18. The Hon’ble Supreme Court in its judgment delivered in Leela & Others /vs/ Murugananthan & Others case in Civil Appeal No.7578 of 2023 reported in 2023 INSC 1004 held as follows:
''20. There can be no doubt with respect to the manner in which execution of a Will is to be proved. In the light of plethora of decisions including the decisions in Moturu Nalini Kanth v. Gainedi Kaliprasad (Dead, through Lrs.) 2 and in Derek AC Lobo’s case (supra) this position is well settled that mere registration of a Will would not attach to it a stamp of validity and it must still be proved in terms of the legal mandates under the provisions of Section 63 of the Indian Succession Act and Section 68 of the Evidence Act. It is not the case of the appellant that the Will dated 06.04.1990 is a registered one.
21. Now, Section 63 of the Succession Act reads thus:-
“63. Execution of unprivileged wills.—Every testator, not being a soldier employed in an expedition or engaged in actual warfare, [or an airman so employed or engaged,] or a mariner at sea, shall execute his will according to the following rules:—
(a) The testator shall sign or shall affix his mark to the will, or it shall be signed by some other person in his presence and by his direction.
(b) The signature or mark of the testator, or the signature of the person signing for him, shall be so placed that it shall appear that it was intended thereby to give effect to the writing as a will.
(c) The will shall be attested by two or more witnesses, each of whom has seen the testator sign or affix his mark to the will or has seen some other person sign the will, in the presence and by the direction of the testator, or has received from the testator a personal acknowledgment of his signature or mark, or of the signature of such other person; and each of the witnesses shall sign the will in the presence of the testator, but it shall not be necessary that more than one witness be present at the same time, and no particular form of attestation shall be necessary.”
22. Section 68 of the Evidence Act makes it clear that at least one attesting witness has to be examined to prove execution of a Will.
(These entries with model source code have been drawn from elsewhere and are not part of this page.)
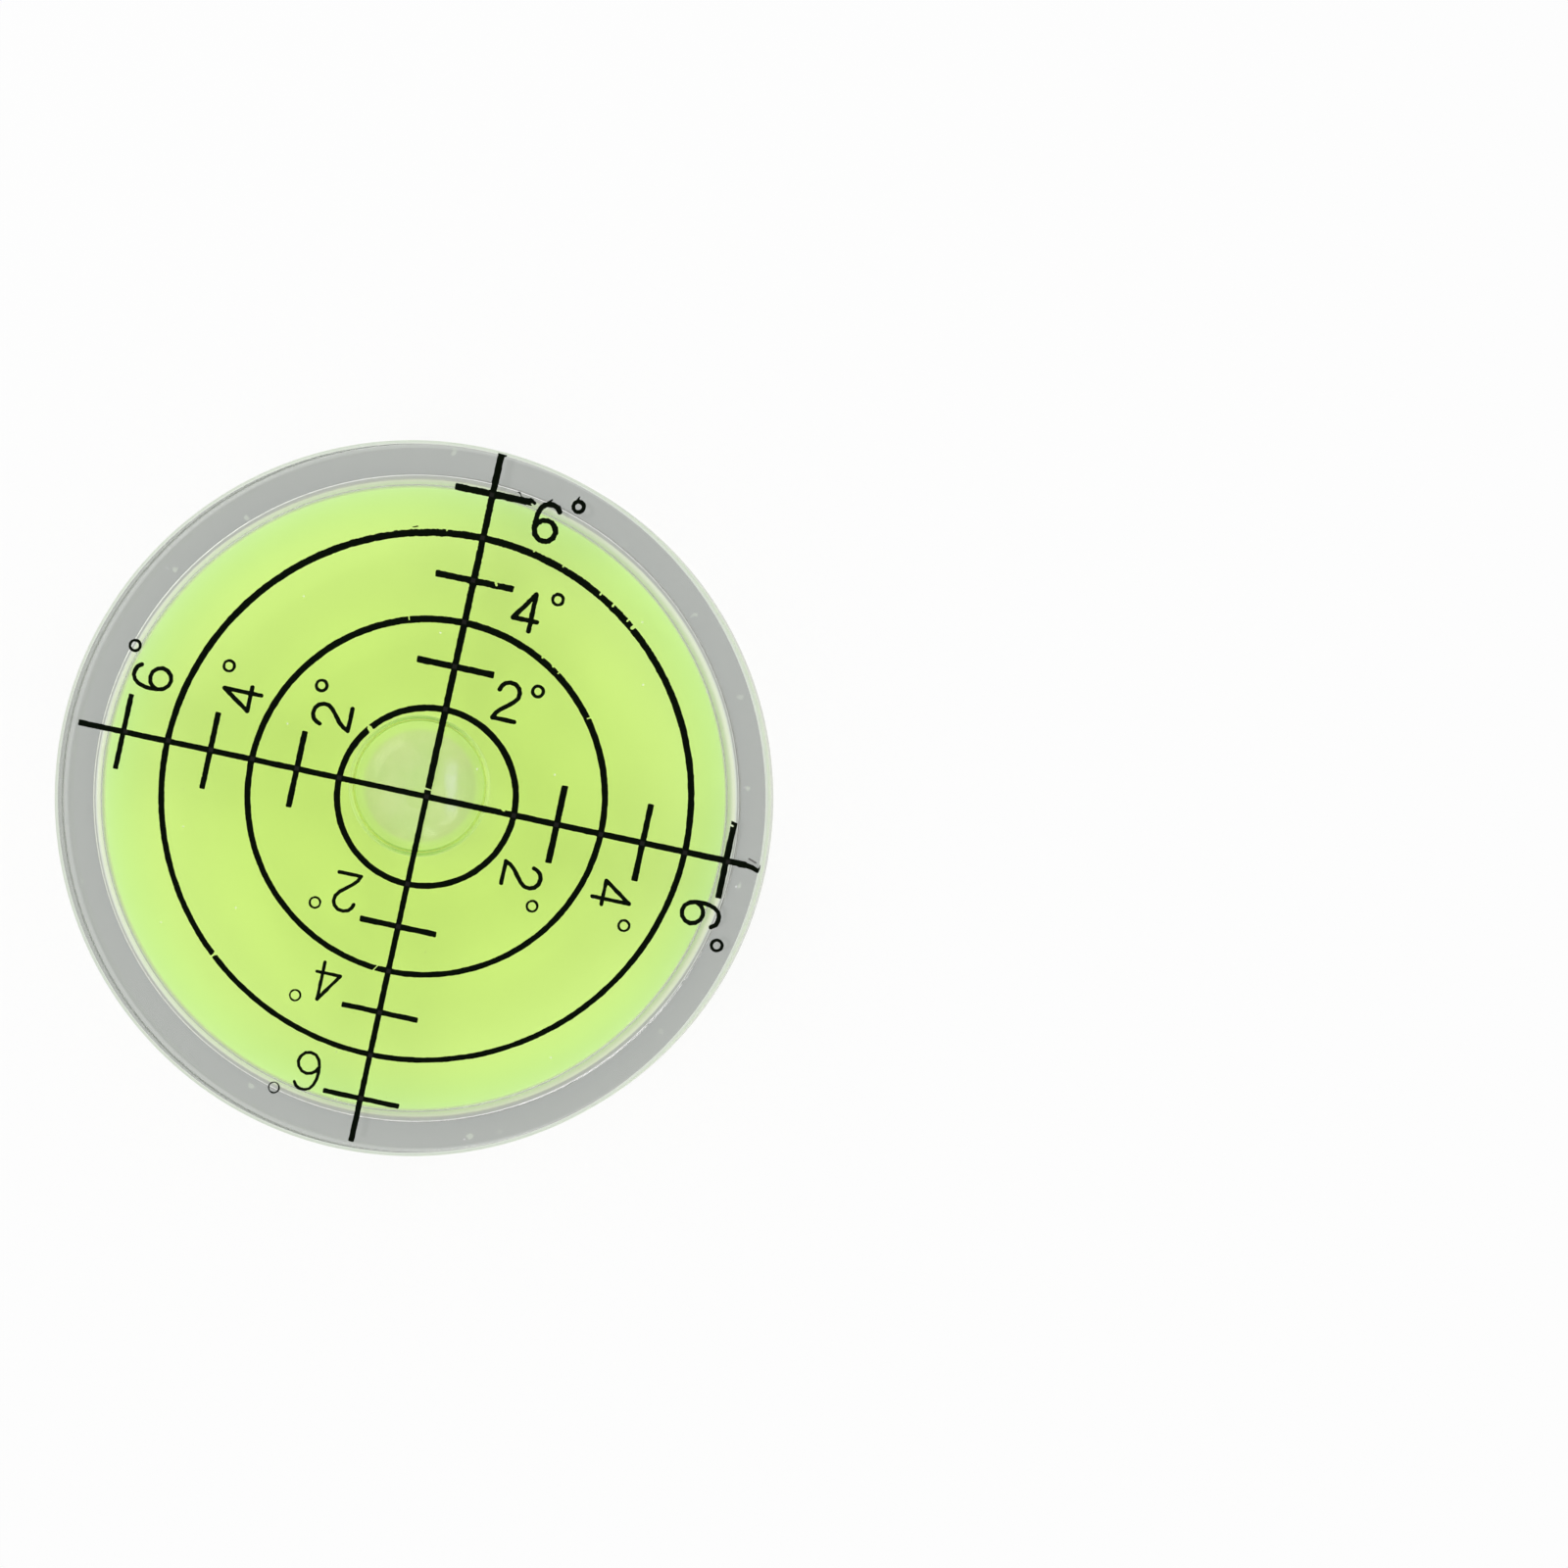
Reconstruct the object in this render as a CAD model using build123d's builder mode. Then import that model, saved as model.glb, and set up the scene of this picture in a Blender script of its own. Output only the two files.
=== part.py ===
"""Bullseye level: a clear cup, green fluid with a bubble, a moulded base plate and a printed dial.

Millimetres. +Z points up through the dial, +X along one arm of the printed cross and +Y along the next.
The origin is the middle of the underside, in the plane of the rim that the level stands on.
"""

import os
from math import sqrt

from build123d import *

# Clear cup
body_diameter = 66.0
body_height = 11.0
outer_edge_round = 0.35
rim_wall = 3.0
ledge_width = 1.0
roof_thickness = 2.4
roof_radius = 233.0
cavity_corner_round = 0.6
mouth_chamfer = 0.1

# White base plate, pressed up into the cup's mouth
plate_recess = 0.4
plate_clearance = 0.05
plate_lead_in = 0.3
web_thickness = 1.1
band_relief = 0.7
edge_margin = 3.4
outer_band_width = 5.6
groove_width = 5.7
inner_band_width = 4.05
boss_diameter = 11.6
filler_hole_diameter = 2.0

# Drop of sealant over the filler hole, off centre and flat on one side
seal_diameter = 8.2
seal_height = 0.25
seal_x = 0.33
seal_y = 0.29
seal_flat_distance = 3.5
seal_flat_angle = 113.0
pin_mark_diameter = 0.7
pin_mark_depth = 0.6

# Bubble, pressed flat against the roof a little off the middle
bubble_diameter = 12.6
bubble_contact_diameter = 11.2
bubble_bottom_diameter = 6.8
bubble_shoulder = 0.7
bubble_depth = 2.8
bubble_x = 0.38
bubble_y = 1.24

# Printed dial, a little off the cup's axis
print_x = 1.3
print_y = 0.42
ink_thickness = 0.05
ink_line_width = 0.56
inner_ring_radius = 8.24
middle_ring_radius = 16.45
outer_ring_radius = 24.4
arm_overrun = 4.03
arm_count = 4
first_tick_radius = 12.25
tick_pitch = 8.11
tick_count = 3
tick_length = 7.15

# Sizes that follow from the ones above
body_radius = body_diameter / 2
seat_radius = body_radius - rim_wall
cavity_radius = seat_radius - ledge_width
web_bottom = plate_recess + band_relief
ledge_height = web_bottom + web_thickness
roof_top = body_height - roof_thickness
roof_centre = roof_top - roof_radius
wall_top = roof_centre + sqrt(roof_radius**2 - cavity_radius**2)
plate_radius = seat_radius - plate_clearance
outer_band_radius = plate_radius - edge_margin
inner_band_radius = outer_band_radius - outer_band_width - groove_width
crest_round = 0.55 * band_relief
root_round = 0.3 * band_relief
bubble_radius = bubble_diameter / 2
bubble_contact_radius = bubble_contact_diameter / 2
bubble_bottom_radius = bubble_bottom_diameter / 2
bubble_equator = roof_top - bubble_shoulder
bubble_bottom = roof_top - bubble_depth
bubble_drop = bubble_equator - bubble_bottom
flat_radius = body_radius - outer_edge_round
arm_length = first_tick_radius + (tick_count - 1) * tick_pitch + arm_overrun
seal_round = 0.9 * seal_height
pin_mark_radius = pin_mark_diameter / 2
pin_tip_radius = pin_mark_radius / 4

os.makedirs("parts", exist_ok=True)

# Half section of the space inside the cup: the base plate's face, the wall and the ground roof
with BuildSketch(Plane.XZ) as cavity_section:
    with BuildLine():
        Polyline((0, roof_top), (0, ledge_height), (cavity_radius, ledge_height), (cavity_radius, wall_top))
        RadiusArc((cavity_radius, wall_top), (0, roof_top), -roof_radius)
    make_face()
    roof_corner = cavity_section.vertices().group_by(Axis.X)[-1].sort_by(Axis.Y)[-1]
    fillet(roof_corner, cavity_corner_round)

# The cup is turned over to be filled, so its mouth is below, with a ledge that seats the base plate
with BuildPart() as vial_body:
    with BuildSketch(Plane.XY):
        Circle(body_radius)
    extrude(amount=body_height)
    fillet(vial_body.edges().filter_by(GeomType.CIRCLE), outer_edge_round)
    revolve(cavity_section.sketch, axis=Axis.Z, mode=Mode.SUBTRACT)
    with BuildSketch(Plane.XY):
        Circle(seat_radius)
    extrude(amount=ledge_height, mode=Mode.SUBTRACT)
    mouth = vial_body.edges().filter_by(GeomType.CIRCLE).group_by(Axis.Z)[0].sort_by(SortBy.RADIUS)[0]
    chamfer(mouth, mouth_chamfer)
vial_body.part.label = "vial_body"
export_step(vial_body.part, "parts/vial_body.step")

# The plate is a thin web with two raised bands and a boss below it, all with soft moulded edges
with BuildPart() as base_plate:
    with BuildSketch(Plane.XY.offset(web_bottom)):
        Circle(plate_radius)
    extrude(amount=web_thickness)
    with BuildSketch(Plane.XY.offset(web_bottom)):
        Circle(outer_band_radius)
        Circle(outer_band_radius - outer_band_width, mode=Mode.SUBTRACT)
        Circle(inner_band_radius)
        Circle(inner_band_radius - inner_band_width, mode=Mode.SUBTRACT)
        Circle(boss_diameter / 2)
    extrude(amount=-band_relief)
    levels = base_plate.edges().filter_by(GeomType.CIRCLE).group_by(Axis.Z)
    crests, roots, face = levels[0], levels[1], levels[-1]
    fillet(crests, crest_round)
    fillet(roots, root_round)
    chamfer(face, plate_lead_in)
    with Locations((0, 0, ledge_height)):
        Hole(filler_hole_diameter / 2)
base_plate.part.label = "base_plate"
export_step(base_plate.part, "parts/base_plate.step")

# The fluid fills the space inside, with a hollow where the bubble presses against the roof
with BuildPart() as level_fluid:
    revolve(cavity_section.sketch, axis=Axis.Z)
    with BuildSketch(Plane((bubble_x, bubble_y, 0), x_dir=(1, 0, 0), z_dir=(0, -1, 0))):
        with BuildLine():
            Polyline(
                (bubble_bottom_radius, bubble_bottom),
                (0, bubble_bottom),
                (0, body_height),
                (bubble_contact_radius, body_height),
                (bubble_contact_radius, roof_top),
            )
            EllipticalCenterArc(
                (bubble_contact_radius, bubble_equator),
                bubble_radius - bubble_contact_radius,
                bubble_shoulder,
                start_angle=0,
                arc_size=90,
            )
            EllipticalCenterArc(
                (bubble_bottom_radius, bubble_equator),
                bubble_radius - bubble_bottom_radius,
                bubble_drop,
                start_angle=-90,
                arc_size=90,
            )
        make_face()
    revolve(axis=Axis((bubble_x, bubble_y, 0), (0, 0, 1)), mode=Mode.SUBTRACT)
level_fluid.part.label = "level_fluid"
export_step(level_fluid.part, "parts/level_fluid.step")

# The sealant fills the hole up to the fluid, and its drop lies on the boss with the mark of a pin
with BuildPart() as filler_seal:
    with BuildSketch(Plane.XY.offset(plate_recess)):
        with Locations((seal_x, seal_y)):
            Circle(seal_diameter / 2)
        with Locations(Location((seal_x, seal_y), seal_flat_angle)):
            with Locations((seal_flat_distance, 0)):
                Rectangle(seal_diameter, seal_diameter, align=(Align.MIN, Align.CENTER), mode=Mode.SUBTRACT)
    extrude(amount=-seal_height)
    fillet(filler_seal.edges().group_by(Axis.Z)[0], seal_round)
    with BuildSketch(Plane.XY.offset(plate_recess)):
        Circle(filler_hole_diameter / 2)
    extrude(amount=ledge_height - plate_recess)
    with Locations((0, 0, plate_recess - seal_height)):
        Cone(
            pin_mark_radius,
            pin_tip_radius,
            pin_mark_depth,
            align=(Align.CENTER, Align.CENTER, Align.MIN),
            mode=Mode.SUBTRACT,
        )
filler_seal.part.label = "filler_seal"
export_step(filler_seal.part, "parts/filler_seal.step")

# The ink is one thin film on the top face: three rings, the cross and its bars, cut off where the face ends
with BuildPart() as reticle_print:
    with BuildSketch(Plane.XY.offset(body_height)):
        with Locations((print_x, print_y)):
            for radius in (outer_ring_radius, middle_ring_radius, inner_ring_radius):
                Circle(radius + ink_line_width / 2)
                Circle(radius - ink_line_width / 2, mode=Mode.SUBTRACT)
            Rectangle(2 * arm_length, ink_line_width)
            Rectangle(ink_line_width, 2 * arm_length)
            for tick in range(tick_count):
                with PolarLocations(first_tick_radius + tick * tick_pitch, arm_count):
                    Rectangle(ink_line_width, tick_length)
        Circle(flat_radius, mode=Mode.INTERSECT)
    extrude(amount=ink_thickness)
reticle_print.part.label = "reticle_print"
export_step(reticle_print.part, "parts/reticle_print.step")
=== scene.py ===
"""Looks of the bullseye level.

A clear cup with green fluid, a bubble and a white plate in it, the worn print of its dial, the studio and
the camera. Metres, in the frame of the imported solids: +Z is up through the dial, and +X lies along the arm of
the cross that points to the right in the photograph. Named lengths are in millimetres, except the studio's.
"""

import math

import bmesh
import bpy
import numpy as np
from mathutils import Matrix, Vector
from mathutils.geometry import delaunay_2d_cdt


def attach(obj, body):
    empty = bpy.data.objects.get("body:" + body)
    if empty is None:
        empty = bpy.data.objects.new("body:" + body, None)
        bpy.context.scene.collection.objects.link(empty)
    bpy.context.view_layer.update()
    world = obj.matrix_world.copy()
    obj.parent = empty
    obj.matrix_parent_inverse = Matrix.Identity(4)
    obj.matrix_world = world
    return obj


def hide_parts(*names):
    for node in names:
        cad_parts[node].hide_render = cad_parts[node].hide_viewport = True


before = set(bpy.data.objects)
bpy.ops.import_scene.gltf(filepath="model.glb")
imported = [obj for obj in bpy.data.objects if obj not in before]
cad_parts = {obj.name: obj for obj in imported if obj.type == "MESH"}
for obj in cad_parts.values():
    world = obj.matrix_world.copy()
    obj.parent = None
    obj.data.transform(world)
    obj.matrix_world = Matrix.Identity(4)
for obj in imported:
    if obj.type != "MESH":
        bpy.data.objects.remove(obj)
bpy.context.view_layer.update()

MM = 0.001

# Height of the top face
TOP = 11.0

# The camera's place and aim, from the middle of the top face: picture right, picture up, and height above it.
# The picture's right is turned by the roll from +X, and the width is the picture's at the aim
SHOT_ROLL = math.radians(12.23)
SHOT_PLACE = (67.6, 0.0, 933.0)
SHOT_AIM = (34.373, 1.302, 0.0)
SHOT_WIDTH = 144.31
SENSOR = 36.0

# The studio, in metres: the floor, how much of it is plain white where it is seen, the light from all round,
# and each lamp's name, place and power
FLOOR_WIDTH = 6.0
FLOOR_DROP = 0.00005
FLOOR_WHITENESS = 0.75
FILL_STRENGTH = 0.68
LAMP_WIDTH = 0.5
LAMPS = (("key_softbox", (-0.35, 0.32, 0.9), 2.7), ("fill_softbox", (0.42, -0.3, 0.9), 1.9))

# Colours, each linear. A pair is blended from one to the other by a texture or a place
BLACK = (0, 0, 0, 1)
WHITE = (1, 1, 1, 1)
FLOOR_GREY = (0.9, 0.9, 0.9, 1)
ACRYLIC_CLEAR = (0.985, 0.99, 0.985, 1)
# Painted shade at the cup's foot, and lighter painted shade near its outer rim
ACRYLIC_FOOT_SHADE = ((0.165, 0.18, 0.163, 1), (0.185, 0.202, 0.182, 1))
ACRYLIC_FOOT_RIM_SHADE = (0.27, 0.29, 0.265, 1)
ACRYLIC_FLECK = (0.3, 0.35, 0.27, 1)
# A painted highlight on the cup's rounded top edge
ACRYLIC_TOP_EDGE_HIGHLIGHT = (0.85, 0.92, 0.8, 1)
# Painted shade on the cup's outer wall
ACRYLIC_OUTER_WALL_SHADE = (0.55, 0.6, 0.5, 1)
# Painted shade on the cup's wall beside the plate
ACRYLIC_MOUTH_SHADE = (0.3, 0.31, 0.28, 1)
FLUID_SURFACE = ((0.98, 1.0, 0.95, 1), (1.0, 1.0, 0.98, 1))
BUBBLE_HAZE = ((0.89, 0.91, 0.84, 1), (0.97, 0.93, 0.96, 1))
BUBBLE_SHOULDER = (0.93, 0.98, 0.8, 1)
# Painted highlight and painted shade on the bubble's outline
BUBBLE_RIM_HIGHLIGHT_AND_SHADE = ((0.36, 0.6, 0.12, 1), (0.8, 1.0, 0.35, 1))
# A painted reflection of a lamp in the bubble
BUBBLE_PAINTED_REFLECTION = (0.95, 0.97, 0.93, 1)
# Painted green light on the plate's underside, paler towards its edge
PLATE_UNDER_GREEN_GLOW = ((0.735, 0.785, 0.675, 1), (0.78, 0.825, 0.715, 1))
PLATE_UNDER_EDGE_GLOW = (0.775, 0.83, 0.75, 1)
PLATE_SMEAR = (0.72, 0.78, 0.36, 1)
PLATE_SPECK = (0.12, 0.12, 0.09, 1)
PLATE_WET = ((0.72, 0.93, 0.74, 1), (0.655, 0.915, 0.7, 1))
# Painted shade on the plate just outside the fluid's edge
PLATE_FLUID_EDGE_SHADE = (0.53, 0.65, 0.45, 1)
PLATE_OUTSIDE = ((0.6, 0.67, 0.55, 1), (0.77, 0.83, 0.71, 1))
# Painted shade round the rim of the plate's upper side
PLATE_RIM_SHADE = (0.43, 0.45, 0.41, 1)
SEALANT = ((0.73, 0.76, 0.56, 1), (0.79, 0.81, 0.65, 1))
SEALANT_WET = (0.7, 0.92, 0.66, 1)
INK = ((0.0005, 0.002, 0.0004, 1), (0.003, 0.005, 0.002, 1))
INK_CROSSED = (0.014, 0.014, 0.012, 1)
INK_SMEARED = (0.16, 0.16, 0.15, 1)
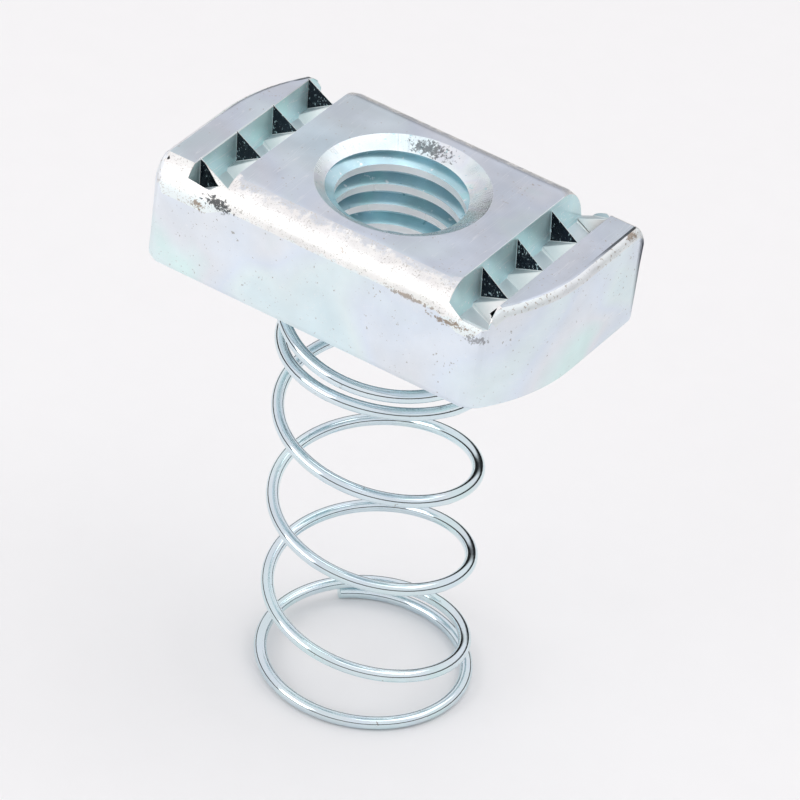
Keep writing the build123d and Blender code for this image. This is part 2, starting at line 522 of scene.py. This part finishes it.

It is true that in the case at hand DW2 was the attesting witness who was examined in Court. Therefore, the question is whether they had deposed to the effect that the Will in question was executed in accordance with sub-rules (a) to (c) thereunder.
23. The Trial Court rightly held that the propounder of the Will has to establish by satisfactory evidence that the Will was signed by the testator, that the testator at the relevant time was in a sound disposing state of mind and that he understood the nature and effect of the dispositions and put his signature out of his own free Will.”
19. In this case, no attestors to the Will have been examined by either side. In a suit for partition, both parties are deemed to be plaintiffs. Admittedly, except the plaintiff and the 2nd defendant, there are other attestors to the Will. Even though the Wills are registered one, they have to be proved either by the plaintiff or by 2nd defendant. But, the Will has not been proved since none of the attestors to the Will has been examined as contemplated U/s. 68 of the Indian Evidence Act. Hence, the Will has not been proved as required by the provisions of Sections 63 of the Indian Succession Act and 68 of the Indian Evidence Act.
20. The argument of the 2nd defendant is that the plaintiff has not pleaded any suspicious circumstances of the Wills. This argument has no force, because the father executed the Will in respect of ancestral property in entirety. It is a settled proposition of law that mere registration of a Will does not automatically validate it. To validate the Will, the Will must be proved in accordance with the provisions of the Indian Succession Act and the Indian Evidence Act. The Hon’ble Supreme Court has repeatedly held that the Will has to be proved at least an examination of one of the attestors to the Will. In this case, no attestors to the Will examined. So, mere knowledge of the Will by the plaintiff would not establish that the Will is proved in eye of law, as contended by the defendant's side. In this case, the Will was not proved as required by Law. Therefore, in the absence of such proof, the trial Court erred in concluding that the Will is genuine and proved, thereby passed decree which is not valid in the eye of law. In the above facts and circumstances, therefore, this Court holds that the father/1st defendant had no right to execute the Wills in respect of ancestral properties when he had son and daughter and also the Wills have not been proved and the Wills are not valid in the eye of law. Accordingly, points 1 and 2 are answered in favour of the appellant/plaintiff.
21. Point No.3
The plaintiff claim ½ share in the suit properties. The suit properties are ancestral properties. The father of the plaintiff, the 1st defendant died. Hence, the plaintiff and the 2nd defendant are entitled to ½ share each in the suit properties. The allotment of the suit schedule properties by the trial Court on the basis of the Will is not correct.
22. As discussed in points 1 to 3, the trial Court has not properly appreciated the evidences and has not correctly passed the judgment and decree. For all these reasons, the judgment and decree of the trial Court is not sustainable in law and the same needs to be interfered by way of this appeal. Thus, the appeal succeeds.
23. In the result, this Appeal Suit is allowed. The judgment and decree, dated 12.12.2012 passed in O.S.No.203 of 2012 on the file of the learned Principal District Judge, Virudhunagar District at Srivilliputtur are set aside. The plaintiff in O.S.No.203 of 2012 is entitled ½ share in the suit properties and accordingly preliminary decree for partition is passed. No costs. Consequently, the connected Miscellaneous Petitions are closed.